The second question is which groups of pupils would the programme focus on. As we have seen, there is no evidence of US Learnfare achieving its stated goal of reducing truancy. The Wisconsin experience turned out only to be effective in getting teenage parents and pregnant schoolgirls to register themselves on a school’s roll, but failed to make them attend more regularly. Both New York’s and Wisconsin’s experiences suggest that such initiatives have no impact on younger pupils’ attendance records at all.
So, is it worth importing Learnfare in order only to get our pregnant schoolgirls and teenage parents enrolled at school? These pupils represent only a very small proportion of school absentees in UK and most of them are already on the school roll.
We know that the government’s intention is to tackle truancy problem as a whole. Learnfare in US has failed to do this.

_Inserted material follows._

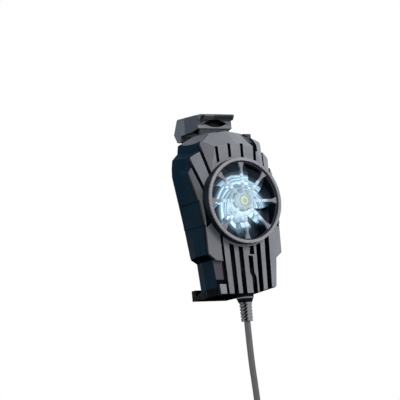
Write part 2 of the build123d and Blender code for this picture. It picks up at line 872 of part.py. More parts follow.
boot_top = -bottom_height - collar_length
boot_end = boot_top - boot_length


def make_boot():
    profile = flat([(0, boot_top), (0, boot_end), (boot_tip_radius, boot_end), (boot_radius, boot_top)])
    boot = revolve(Plane.XZ * profile, axis=Axis.Z)
    step = boot_length / (boot_ribs + 0.5)
    for index in range(boot_ribs):
        for side in (-1, 1):
            z = boot_top - step * (index + 0.75 + side / 4)
            groove_depth = boot_radius - boot_groove / 2 - cord_diameter / 4
            groove = Box(2 * groove_depth, 2 * boot_radius, boot_groove_height)
            boot -= Pos(side * boot_radius, 0, z) * groove
    return Pos(0, -exit_depth, 0) * boot


# Cord: the hanging stretch, the put-away coil and the tail with its plug

climb_steps = 2


def coil_nodes():
    """The bundle's places and directions, a quarter turn apart: inwards, across a layer, outwards."""
    inward = 4 * coil_turns_in
    total = inward + climb_steps + int(4 * coil_turns_out)
    nodes = []
    for index in range(total + 1):
        angle = -index * math.pi / 2
        past = index - inward
        if past <= 0:
            radius, depth, turn_in, climb = coil_inner_radius - past * coil_pitch / 4, exit_depth, -1, 0
        elif past < climb_steps:
            radius, depth, turn_in, climb = coil_inner_radius, exit_depth + coil_pitch / 2, 0, climb_share
        else:
            radius = coil_inner_radius + (past - climb_steps) * coil_pitch / 4
            depth, turn_in, climb = exit_depth + coil_pitch, 1, 0
        out = Vector(math.cos(angle), 0, math.sin(angle))
        along = Vector(math.sin(angle), 0, -math.cos(angle))
        place = Vector(cord_lead_x, -depth, coil_centre_z) + out * radius
        way = along * radius + out * (turn_in * coil_pitch / (2 * math.pi))
        way += Vector(0, -climb * coil_pitch / math.pi, 0)
        nodes.append((place, way.normalized()))
    return nodes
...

1 L Quinn, "Using Threats of Poverty to Promote School Attendance: Implications of Wisconsin’s Learnfare Experiment for Families", Journal of Children and Poverty, Vol 1, no 2: 1995, pp5-16
2 D Cattanach, state auditor, An Evaluation of Implication of Learnfare Expansion, Legislative Audit Bureau, State of Wisconsin, 1997
3 D Long, J Gueron, R Wood, R Fisher, V Fellerath, Final Report on Ohio’s Welfare Initiative to Improve School Attendance Among Teenage Parents - Ohio’s Learning Earning and Parenting Program, Manpower Demonstration Research Corporation, 1997
4 A Barbosa, New York Learnfare Falls Short, The Education Priority Panel, 2001
Also see ABT Associates, "ABT Associates Find Welfare Children Miss More School than Others." ABT Associates Publication, April, 2000.
Ming Zhang is principal education welfare officer, Royal Borough of Kingston upon Thames.